Enfin, ils ne croient pas à la nation. Je ne reviens pas sur l’épisode des « Gaulois récalcitrants », sinon pour souligner que votre président y parlait en termes d’identités, alors qu’une nation c’est un cadre stable et protecteur à l’intérieur duquel les individus peuvent se mouvoir, s’adapter, se transformer, inventer, créer....Theresa May a bien lancé le slogan de « Global Britain » mais elle ne lui a pas donné de contenu convainquant, comme si elle restait gênée d’affirmer la vocation britannique de l’Angleterre, de l’Ecosse, de l’Irlande, du Pays de Galles. Quant à Angela Merkel avez-vous remarqué qu’elle ne peut jamais dire « les Allemands »; il faut toujours qu’elle utilise l’expression « Die Menschen hier im Lande » (« les gens dans ce pays »)? 

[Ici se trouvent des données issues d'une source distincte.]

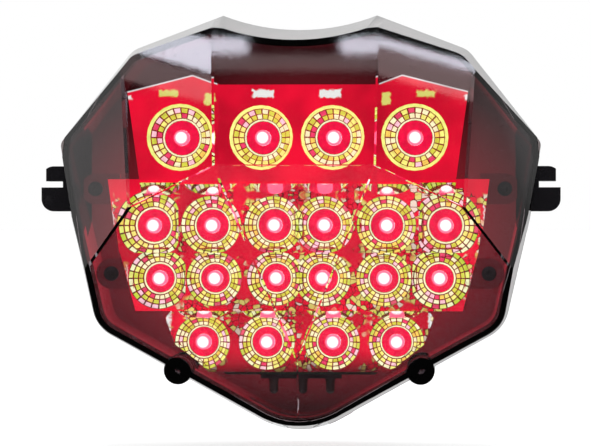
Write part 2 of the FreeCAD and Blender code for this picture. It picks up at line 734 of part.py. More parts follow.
def make_plate_leds():
    up = size("plate_board_up")
    bodies = [
        led(x, y, up, size("plate_led_diameter"), size("plate_led_height"), V(0, 0, -1))
        for x, y in plate_led_places()
    ]
    return shaped("plate_leds", Part.makeCompound(bodies))


def make_leads():
    """All LED leads with their solder cones."""
    half = size("lead_pitch / 2")
    pins = []
    for _, floor, lamps in led_rows():
        for x, z in row_places(lamps):
            pins += [lead(x + step, board_front(floor), z, V(0, 1, 0)) for step in (-half, half)]
    for x, y in plate_led_places():
        pins += [lead(x + step, y, size("plate_board_up"), V(0, 0, 1)) for step in (-half, half)]
    return shaped("led_leads", Part.makeCompound(pins))


def board_back(floor):
    return "%s - %s + floor_to_board + board_thickness" % (JOINT, floor)


def drill(host, floor_back, circles):
    """Through holes in a board, drawn on the board's back plane."""
    holes = sketch_in(host, "XZ_Plane", "0 - (" + floor_back + ")")
    for across, up, radius in circles:
        draw_circle(holes, across, up, radius)
    pocket = host.newObject("PartDesign::Pocket", host.Name + "_holes")
    pocket.Profile = holes
    pocket.Type = "ThroughAll"
    pocket.Midplane = True
    DOC.recompute()
    return host


def mirrored(across, up, radius):
    return [(across, up, radius), ("0 - (" + across + ")", up, radius)]


def lead_circles(row, places):
    """Lead holes for one row of LEDs, from the names of its places."""
    circles = []
    for place in places:
        for sign in ("+", "-"):
            across = "%s_%s %s lead_pitch / 2" % (row, place, sign)
            circles += mirrored(across, row + "_up", "board_hole / 2")
    return circles


def screw_circles(places):
    return [found for across, up in places for found in mirrored(across, up, "screw_hole_radius")]


def make_boards():
    """The three LED boards behind the reflector."""
    upper = slab("upper_board", [
        ("0 - upper_board_across", "upper_board_bottom"), ("upper_board_across", "upper_board_bottom"),
        ("upper_board_across", "upper_board_top"), ("0 - upper_board_across", "upper_board_top"),
    ], board_back("top_floor"), "board_thickness")
    drill(upper, board_back("top_floor"), lead_circles("top_row", ("inner", "outer")) + screw_circles([
        ("upper_pillar_across", "upper_pillar_high"), ("upper_pillar_across", "upper_pillar_low"),
    ]))
    middle = slab("middle_board", [
        ("0 - middle_board_across", "middle_board_bottom"),
        ("middle_board_across", "middle_board_bottom"),
        ("middle_board_across", "middle_board_top"), ("0 - middle_board_across", "middle_board_top"),
    ], board_back("mid_floor"), "board_thickness")
    drill(
        middle, board_back("mid_floor"),
        lead_circles("second_row", ("inner", "middle", "outer"))
        + lead_circles("third_row", ("inner", "middle", "outer"))
        + screw_circles([
            ("middle_pillar_outer", "middle_pillar_up"), ("middle_pillar_inner", "middle_pillar_up"),
        ]),
    )
    lower = slab("lower_board", [
        ("0 - lower_board_across", "lower_board_side"), ("0 - lower_board_foot", "lower_board_bottom"),
        ("lower_board_foot", "lower_board_bottom"), ("lower_board_across", "lower_board_side"),
        ("lower_board_across", "lower_board_top"), ("0 - lower_board_across", "lower_board_top"),
    ], board_back("low_floor"), "board_thickness")
    drill(lower, board_back("low_floor"), lead_circles("bottom_row", ("inner", "outer"))
          + screw_circles([("lower_pillar_across", "lower_pillar_up")]))
    return [upper, middle, lower]


def make_plate_board():
    """Small board that carries the white LEDs, held flat in the housing's rails."""
    host = body("plate_board")
    outline = sketch_in(host, "XY_Plane", "plate_board_up")
    front = JOINT + " + plate_board_front"
    draw_polygon(outline, [
        ("0 - plate_board_across", front), ("plate_board_across", front),
        ("plate_board_across", front + " + plate_board_length"),
        ("0 - plate_board_across", front + " + plate_board_length"),
    ])
    pad = host.newObject("PartDesign::Pad", "plate_board_pad")
    pad.Profile = outline
    pad.setExpression("Length", bound("board_thickness"))
    DOC.recompute()
    holes = sketch_in(host, "XY_Plane", "plate_board_up")
    middle = front + " + plate_board_length / 2"
    for step in (-1, 0, 1):
        for sign in ("+", "-"):
            across = "plate_led_pitch * (%d) %s lead_pitch / 2" % (step, sign)
            draw_circle(holes, across, middle, "board_hole / 2")
    pocket = host.newObject("PartDesign::Pocket", "plate_board_holes")
    pocket.Profile = holes
    pocket.Type = "ThroughAll"
    pocket.Midplane = True
    DOC.recompute()
    return host


# ---------------------------------------------------------------- parts on the boards

def axial(across, along, up, radius, length, pitch):
    """An axial part lying along X behind a board, with its two bent legs."""
    lift = along + radius + size("part_lift")
    wire = size("lead_diameter / 2")
    shape = Part.makeCylinder(radius, length, V(across - length / 2, lift, up), V(1, 0, 0))
    run = Part.makeCylinder(wire, pitch, V(across - pitch / 2, lift, up), V(1, 0, 0))
    legs = [rod(across + step, along, lift, up, wire) for step in (-pitch / 2, pitch / 2)]
    knees = [Part.makeSphere(wire, V(across + step, lift, up)) for step in (-pitch / 2, pitch / 2)]
    return shape.fuse([run] + legs + knees).removeSplitter()


def make_resistors():
    """Eight resistors, one per string of LEDs, above and below the middle board's LEDs."""
    along = size(board_back("mid_floor"))
    places = both_sides([
        (size(across), size(up))
        for across in ("resistor_inner", "resistor_outer") for up in ("resistor_high", "resistor_low")
    ])
    made = [
        axial(x, along, z, size("resistor_radius"), size("resistor_length"), size("resistor_pitch"))
        for x, z in places
    ]
    return shaped("resistors", Part.makeCompound(made))


def make_diodes():
    """Two diodes on the upper board that keep the running and brake feeds apart."""
    along = size(board_back("top_floor"))
    made = [
        axial(0, along, size(up), size("diode_radius"), size("diode_length"), size("resistor_pitch"))
        for up in ("diode_high", "diode_low")
    ]
    return shaped("diodes", Part.makeCompound(made))


def make_drivers():
    """Two driver chips behind the middle board."""
    back = board_back("mid_floor")
    right = box(
        ("driver_across - driver_length / 2", back, "middle_pillar_up - driver_width / 2"),
        ("driver_across + driver_length / 2", back + " + driver_height",
         "middle_pillar_up + driver_width / 2"),
    )
    return shaped("driver_chips", Part.makeCompound([right, right.mirror(V(0, 0, 0), V(1, 0, 0))]))


def make_capacitor():
    """Smoothing capacitor behind the middle board."""
    back = board_back("mid_floor")
    can = feature("capacitor", "Part::Cylinder", Radius="capacitor_radius", Height="capacitor_height")
    can.Placement = FreeCAD.Placement(V(0, 0, 0), FreeCAD.Rotation(V(1, 0, 0), -90))
    for axis, given in (("x", "capacitor_across"), ("y", back), ("z", "middle_pillar_up")):
        can.setExpression("Placement.Base." + axis, bound(given))
    return can


def make_header():
    """Block on the middle board where the three feed wires are soldered."""
    back = board_back("mid_floor")
    block = feature(
        "feed_header", "Part::Box", Length="header_length", Width="header_height",
        Height="header_width",
    )
    for axis, given in (
        ("x", "0 - header_length / 2"), ("y", back), ("z", "middle_pillar_up - header_width / 2")
    ):
        block.setExpression("Placement.Base." + axis, bound(given))
    return block


def link_wire(points):
    """A wire through the given points with its corners rounded."""
    edges = []
    start = points[0]
    for index in range(1, len(points) - 1):
        arc = round_corner(points[index - 1], points[index], points[index + 1], size("link_bend"))
        edges.append(Part.makeLine(start, arc[0]))
        edges.append(Part.Arc(*arc).toShape())
        start = arc[2]
    edges.append(Part.makeLine(start, points[-1]))
    path = Part.Wire(edges)
    way = points[1] - points[0]
    ring = Part.Wire(Part.makeCircle(size("link_radius"), points[0], way))
    return path.makePipeShell([ring], True, False)


def make_links():
    """Insulated wires: three between each pair of LED boards, two to the number plate board."""
    inset = size("link_inset")
    upper, middle, lower = [size(board_back(f)) for f in ("top_floor", "mid_floor", "low_floor")]
    high = size("upper_board_bottom") + inset
    below = size("middle_board_top") - inset
    foot = size("middle_board_bottom") + inset
    shelf = size("lower_board_top") - inset
    hang = size("lower_pillar_up")
    rear = max(middle, upper) + size("link_reach")
    wires = []
    for step in (-1, 0, 1):
        x = step * size("link_pitch")
        wires.append(link_wire([V(x, upper, high), V(x, rear, high), V(x, rear, below), V(x, middle, below)]))
        far = lower + size("link_reach")
        wires.append(link_wire([V(x, middle, foot), V(x, far, foot), V(x, far, shelf), V(x, lower, shelf)]))
    top = size("plate_board_up + board_thickness")
    for x in (-size("link_pitch"), size("link_pitch")):
        along = lower + size("link_reach")
        wires.append(link_wire([V(x, lower, hang + size("link_rise")),
                                V(x, along, hang + size("link_rise")), V(x, along, top)]))
    return shaped("board_links", Part.makeCompound(wires))


# ---------------------------------------------------------------- fasteners and rear fittings

SCREW = [
    ("0", "screw_head_height - recess_depth"), ("recess_radius", "screw_head_height"),
    ("screw_head_radius", "screw_head_height"), ("screw_head_radius", "0"), ("screw_radius", "0"),
]


def screw_master(name, length):
    """Pan head screw pointing towards -Y with its head's underside at y = 0."""
    profile = SCREW + [("screw_radius", "0 - " + length), ("0", "0 - " + length)]
    return turned(name, profile).Shape


def placed(shape, x, y, z, forwards=True):
    """A copy of a shape moved into place, turned to point the other way if not forwards."""
    copy = shape.copy()
    if not forwards:
        copy.rotate(V(0, 0, 0), V(0, 0, 1), 180)
    copy.translate(V(x, y, z))
    return copy


def make_screws():
    """Board, reflector and lens screws, one node for each kind."""
    short = screw_master("short_screw", "screw_length")
    long = screw_master("long_screw", "lens_screw_length")
    board = size("board_thickness")
    into_pillars = [
        placed(short, x, board_front(floor) + board, z)
        for _, floor, places in pillars() for x, z in places
    ]
    flange_front = size(JOINT + " + flange_back - flange_thickness")
    into_posts = [placed(short, x, flange_front, z, False) for x, z in reflector_fixings()]
    seat = size(JOINT + " + seal_thickness + lens_screw_grip")
    lugs = both_sides([(size("lug_across"), size("lug_up"))])
    into_lens = [placed(long, x, seat, z) for x, z in lugs]
    return [
        shaped("board_screws", Part.makeCompound(into_pillars)),
        shaped("reflector_screws", Part.makeCompound(into_posts)),
        shaped("lens_screws", Part.makeCompound(into_lens)),
    ]


def make_inserts():
    """Two threaded brass inserts pressed into the rear bosses."""
    insert = turned("insert", [
        ("insert_bore", "0"), ("insert_radius", "0"), ("insert_radius", "0 - insert_length"),
        ("insert_bore", "0 - insert_length"),
    ]).Shape
    half = size("insert_spacing / 2")
    return shaped("rear_inserts", Part.makeCompound([placed(insert, x, 0, 0) for x in (-half, half)]))


def make_inlet():
    """Rubber grommet in the rear wall that the cable passes through."""
    return turned("wire_grommet", [
        ("inlet_bore", "0 - rear_wall - inlet_lip"), ("inlet_flange", "0 - rear_wall - inlet_lip"),
        ("inlet_flange", "0 - rear_wall"), ("inlet_neck", "0 - rear_wall"), ("inlet_neck", "0"),
        ("inlet_flange", "0"), ("inlet_flange", "inlet_lip"), ("inlet_bore", "inlet_lip"),
    ], along=REAR, up="inlet_up")


def make_vent():
    """Breather: a membrane over a hole in the rear wall and a cap that shields it."""
    membrane = turned("vent_membrane", [
        ("0", "0"), ("membrane_radius", "0"), ("membrane_radius", "membrane_thickness"),
        ("0", "membrane_thickness"),
    ], "vent_across", REAR, "vent_up")
    inside = "vent_cap_radius - vent_cap_wall"
    cap = turned("vent_cap", [
        ("0", "vent_cap_height"), ("vent_cap_radius", "vent_cap_height"), ("vent_cap_radius", "0"),
        (inside, "0"), (inside, "vent_cap_height - vent_cap_wall"),
        ("0", "vent_cap_height - vent_cap_wall"),
    ], "vent_across", REAR, "vent_up")
    return [membrane, cap]


# ---------------------------------------------------------------- build and write

def build():
    """Make every piece, from the lens at the front to the fittings on the rear wall."""
    fill_sheet()
    rim = shaped("rim_outline", rim_wire(size(JOINT)))
    parts = [make_lens(rim), make_seal(rim), make_housing(rim), make_window(rim), make_reflector(rim)]
    parts += make_leds() + [make_plate_leds(), make_leads()]
    parts += make_boards() + [make_plate_board()]
    parts += [make_resistors(), make_diodes(), make_drivers(), make_capacitor(), make_header()]
    parts += [make_links()] + make_screws() + [make_inserts(), make_inlet()] + make_vent()
    return parts


def write(parts):
    """Check every object and each piece's shape, then write one STEP file per piece."""
    DOC.recompute()
    for made in DOC.Objects:
        if "Invalid" in made.State or "Error" in made.State:
            raise RuntimeError("%s did not build: %s" % (made.Label, made.State))
    for part in parts:
        if part.Shape.isNull() or not part.Shape.isValid():
            raise RuntimeError("%s has no valid shape" % part.Label)
    os.makedirs("parts", exist_ok=True)
    for part in parts:
        part.Shape.exportStep("parts/%s.step" % part.Label)
        print("%-22s %3d solid(s) %10.1f mm3" % (part.Label, len(part.Shape.Solids), part.Shape.Volume))


write(build())
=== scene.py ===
import math

import bmesh
import bpy
import numpy as np
from mathutils import Matrix, Vector


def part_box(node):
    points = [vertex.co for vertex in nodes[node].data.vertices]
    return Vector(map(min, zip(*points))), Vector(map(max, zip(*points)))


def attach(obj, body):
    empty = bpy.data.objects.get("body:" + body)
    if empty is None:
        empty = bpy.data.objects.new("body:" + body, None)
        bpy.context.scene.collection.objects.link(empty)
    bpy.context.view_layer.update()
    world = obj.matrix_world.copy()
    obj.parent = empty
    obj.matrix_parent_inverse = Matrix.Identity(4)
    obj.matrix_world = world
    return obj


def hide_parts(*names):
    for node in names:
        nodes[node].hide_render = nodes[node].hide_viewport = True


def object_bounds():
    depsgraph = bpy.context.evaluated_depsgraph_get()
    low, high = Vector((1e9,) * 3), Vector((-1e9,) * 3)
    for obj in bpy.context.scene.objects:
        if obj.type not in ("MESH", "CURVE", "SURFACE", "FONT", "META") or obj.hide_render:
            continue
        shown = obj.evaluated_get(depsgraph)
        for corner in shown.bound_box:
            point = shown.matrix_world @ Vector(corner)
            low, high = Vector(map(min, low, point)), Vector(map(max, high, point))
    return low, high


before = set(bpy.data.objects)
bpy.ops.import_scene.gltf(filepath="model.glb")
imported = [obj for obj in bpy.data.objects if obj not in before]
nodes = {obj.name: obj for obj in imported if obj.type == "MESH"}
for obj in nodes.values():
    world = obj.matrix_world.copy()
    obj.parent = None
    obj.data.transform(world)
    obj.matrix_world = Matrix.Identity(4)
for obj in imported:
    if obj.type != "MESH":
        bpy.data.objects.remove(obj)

cad_box = [list(corner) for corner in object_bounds()]


# ---------------------------------------------------------------------------
# Housing: one black moulding that holds everything. It is polished plastic with
# a fine moulded grain and the light scuffs of handling. Its inner walls carry a
# painted red glow, an emission that stands for the light spilling past the reflector.
# ---------------------------------------------------------------------------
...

Emmanuel Macron avait commencé en décollage vertical mais il vient de devoir se reposer précipitamment pour vérifier son matériel. Theresa May ne s’est jamais remise de ne pas avoir provoqué une élection législative juste au lendemain du Brexit. Et Angela Merkel entre dans une année très difficile, qui sera marquée par les élections bavaroises du 14 octobre, les élections européennes du printemps 2019 et les élections en Saxe de l’automne 2019. Pourtant, ces trois leaders, avec leur talent politique pourraient reprendre la main. Pour cela, il faudrait qu’ils acceptent néanmoins de faire de la politique, de laisser se réinstaurer un débat droite/gauche et de rendre à leur peuple la fierté d’être une nation qui rayonne dans le monde, pour elle-même, mais aussi qui intègre les plus fragiles et les plus pauvres. 

Il y a encore du chemin pour rétablir le leadership au sein des trois nations.